While we use non-GAAP financial measures as a tool to enhance
our understanding of certain aspects of our financial performance
and to provide incremental insight into the underlying factors and
trends affecting both our performance and our cash-generating
potential, we do not consider these measures to be a substitute
for, or superior to, the information provided by GAAP financial
measures. Consistent with this approach, we believe that disclosing
non-GAAP financial measures to the readers of our financial
statements provides useful supplemental data that, while not a
substitute for GAAP financial measures, can offer insight in the
review of our financial and operational performance and enables
investors to more fully understand trends in our current and future
performance. In assessing our business during the quarter ended
June 30, 2016, we excluded items in the following general
categories, each of which are described below:
Share-based compensation expenses. We
believe that providing non-GAAP measures excluding share-based
compensation expense, in addition to the GAAP measures, allows for
a more transparent comparison of our financial results from period
to period. We prepare and maintain our budgets and forecasts for
future periods on a basis consistent with this non-GAAP financial
measure. Further, companies use a variety of types of equity awards
as well as a variety of methodologies, assumptions and estimates to
determine share-based compensation expense. We believe that
excluding share-based compensation expense enhances our ability and
the ability of investors to understand the impact of non-cash
share-based compensation on our operating results and to compare
our results against the results of other companies.
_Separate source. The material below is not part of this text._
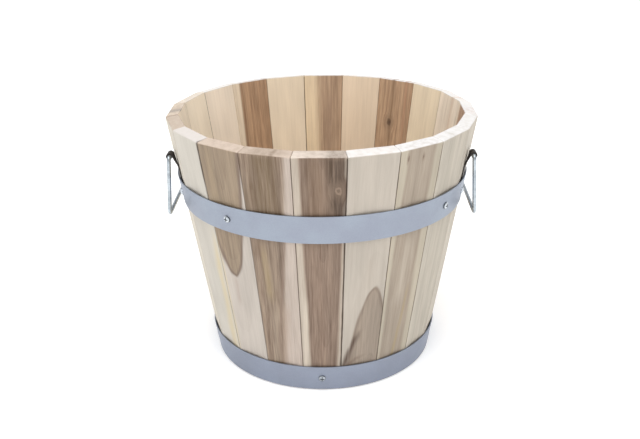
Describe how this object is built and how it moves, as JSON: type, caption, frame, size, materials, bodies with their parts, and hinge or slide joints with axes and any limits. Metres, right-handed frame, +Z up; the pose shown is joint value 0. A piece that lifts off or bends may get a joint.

Amortization of intangible assets. We
incur intangible asset amortization expense, primarily in
connection with our acquisitions of various businesses and
technologies. The amortization of purchased intangibles varies
depending on the level of acquisition activity. We exclude these
various charges in budgeting, planning and forecasting future
periods and we believe that providing the non-GAAP measures
excluding these various non-cash charges, as well as the GAAP
measures, provides additional insight when comparing our operating
expenses and financial results from period to period.
Purchase accounting effect on
inventory. Business combination accounting principles require
us to measure acquired inventory at fair value. The fair value of
inventory reflects the acquired company’s cost of manufacturing
plus a portion of the expected profit margin. The non-GAAP
adjustment excludes the expected profit margin component that is
recorded under business combination accounting principles
associated with our business acquisitions. We believe the
adjustment is useful to investors because such charges are not
reflective of our ongoing operations.
Acquisition-related costs and change in
fair value of contingent consideration for business
acquisition. We incurred expenses and credits in connection
with our acquisitions which we generally would not have otherwise
incurred in the periods presented as a part of our continuing
operations. Acquisition related costs include all incremental
expenses incurred to effect a business combination. Fair value of
contingent consideration is associated with our estimates of the
value of earn-outs in connection with certain acquisitions. We
believe that providing the non-GAAP measures excluding these costs
and credits, as well as the GAAP measures, assists our investors
because such costs are not reflective of our ongoing operating
results.
Restructuring charges (credits). These
expenses are associated with re-aligning our business strategies
based on current economic conditions. We have undertaken several
restructuring plans in recent years. In connection with our
restructuring initiatives, we incurred restructuring charges
related to employee terminations, facility closures and early
cancellation of certain contracts. We believe that providing the
non-GAAP measures excluding these charges, as well as the GAAP
measures, assists our investors because such charges (credits) are
not reflective of our ongoing operating results in the current
period.
Gain (loss) on equity-method
investment. We recognized gain (loss) related our investments
in various privately-held companies, which varies depending on the
operational and financial performance of the privately-held
companies in which we invested. We believe that providing the
non-GAAP measures excluding these charges, as well as the GAAP
measures, assists our investors because such charges are not
reflective of our ongoing operations.
Investigation and related expenses.
These expenses are forensic accounting, audit, consulting and legal
fees related to the Audit Committee’s investigation and the formal
investigation by and settlement with the Securities and Exchange
Commission (SEC), together with accruals based on settlement with
the SEC. We believe that providing the non-GAAP measures excluding
these charges, as well as the GAAP measures, assists our investors
because such charges are not reflective of our ongoing
operations.
Non-GAAP income tax adjustment.
Non-GAAP income tax adjustment primarily measures the income
tax effect of non-GAAP adjustments excluded above and other
events; the determination of which is based upon the nature of the
underlying items, the mix of income and losses in jurisdictions and
the relevant tax rates in which we operate.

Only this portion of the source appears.